Penderitaan yang dialami warga etnis Rohingya terus terjadi. Mereka hidup di pengungsian dengan fasilitas kesehatan dan air bersih seadanya.
Oleh
REDAKSI
·2 menit baca
AFP/ANGELA WEISS
Perdana Menteri Bangladesh Sheikh Hasina yang sedang berbicara dalam pertemuan tingkat tinggi mengenai Rohingya, direkam menggunakan ponsel, di sela-sela pertemuan Majelis Umum Perserikatan Bangsa-Bangsa (PBB), di Markas PBB, New York City, Amerika Serikat, Kamis (21/9/2023).
Isu Rohingnya diangkat dalam sebuah pertemuan di Markas Perserikatan Bangsa-Bangsa, di New York City, Amerika Serikat, beberapa hari silam. Pertemuan di antaranya ditandai dengan pidato Perdana Menteri Bangladesh Sheikh Hasina, yang menekankan agar ASEAN terus menempatkan isu Rohingya sebagai agenda penting kawasan. Ia mendorong pula ASEAN untuk meningkatkan upaya membangun kepercayaan di Myanmar. Lewat cara itu, warga etnis Rohingya dapat pulang ke tanah air mereka di Negara Bagian Rakhine, Myanmar, secara bermartabat (Kompas.id, 23/9/2023).
Selain oleh Bangladesh, pertemuan itu disponsori oleh Indonesia, Kanada, Gambia, Malaysia, Turki, Inggris, dan Amerika Serikat. Negara yang dipimpin Hasina itu menampung sebagian besar pengungsi Rohingya dari Myanmar.
DOK PANGLIMA LAOT ACEH
Pengungsi etnis Rohingya berada di Desa Padang Kawa, Kecamatan Tangan-tangan, Kabupaten Aceh Barat Daya, Aceh, 3 Maret 2023. Mereka terdampar di kabupaten itu setelah berlayar dari Bangladesh.
Di tengah pergolakan global akibat rivalitas Amerika Serikat versus China serta operasi militer Rusia di Ukraina, isu Rohingya terasa kurang memperoleh perhatian. Padahal, menurut laporan Komisi Tinggi PBB untuk Pengungsi (UNHCR) tahun 2021, total terdapat 1,6 juta orang beretnis Rohingya yang mengungsi keluar dari Myanmar. Bangladesh menampung sedikitnya 800.000 orang. Selebihnya, para pengungsi tersebar di Malaysia, India, Indonesia, Thailand, dan Nepal.

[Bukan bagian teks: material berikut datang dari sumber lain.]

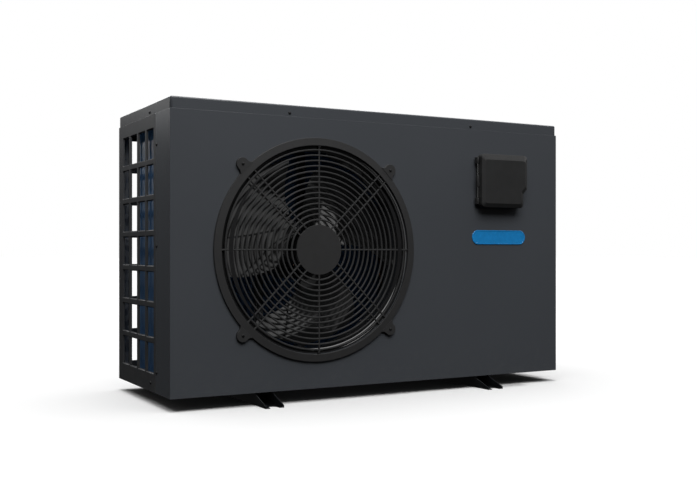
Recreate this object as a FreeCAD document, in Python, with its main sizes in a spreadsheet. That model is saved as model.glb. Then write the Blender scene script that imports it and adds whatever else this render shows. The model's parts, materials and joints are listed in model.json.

Pemulangan kembali pengungsi Rohingya merupakan tujuan besar bersama. Hanya dengan cara itu, warga Rohingya dapat hidup layak seperti warga negara lain, dengan kebutuhan akan layanan kesehatan, pendidikan, dan pekerjaan dipenuhi oleh pemerintah. Tujuan tersebut, harus diakui, terasa seperti mimpi yang sangat sulit terwujud mengingat kondisi negara Myanmar sekarang.
AP PHOTO/AUNG SHINE OO
Jenderal Min Aung Hlaing, pemimpin militer Myanmar, menghadiri Hari Angkatan Bersenjata Ke-78, di Naypitaw, 27 Maret 2023.
Kudeta militer pada Februari 2021 telah memicu demonstrasi besar-besaran dan akhirnya membakar perlawanan bersenjata terhadap militer Myanmar. Kelompok antikudeta dilaporkan membangun aliansi dengan milisi sejumlah etnis di negara itu guna melawan junta. ASEAN menekan penguasa Myanmar dengan tak mengundang pejabat politiknya dalam pertemuan resmi. Upaya dalam bentuk lain guna membangun solusi di Myanmar juga terus dikerjakan ASEAN meski hasilnya mungkin belum terlalu terlihat.
Di tengah situasi yang belum menggembirakan, hal yang paling perlu dilakukan sesegera mungkin ialah menjaga api solidaritas terhadap pengungsi Rohingya di mana pun mereka berada. Tak mudah bagi Bangladesh untuk menampung hampir 1 juta pengungsi Rohingya.
Maka, bantuan internasional, terutama dari negara maju, serta uluran tangan negara-negara Asia Tenggara diperlukan untuk membuat pengungsi Rohingya tak semakin menderita. Pastikan layanan kesehatan, pendidikan, serta air bersih berjalan lancar di kamp-kamp pengungsi Rohingya sambil menunggu solusi politik permanen yang lebih kokoh.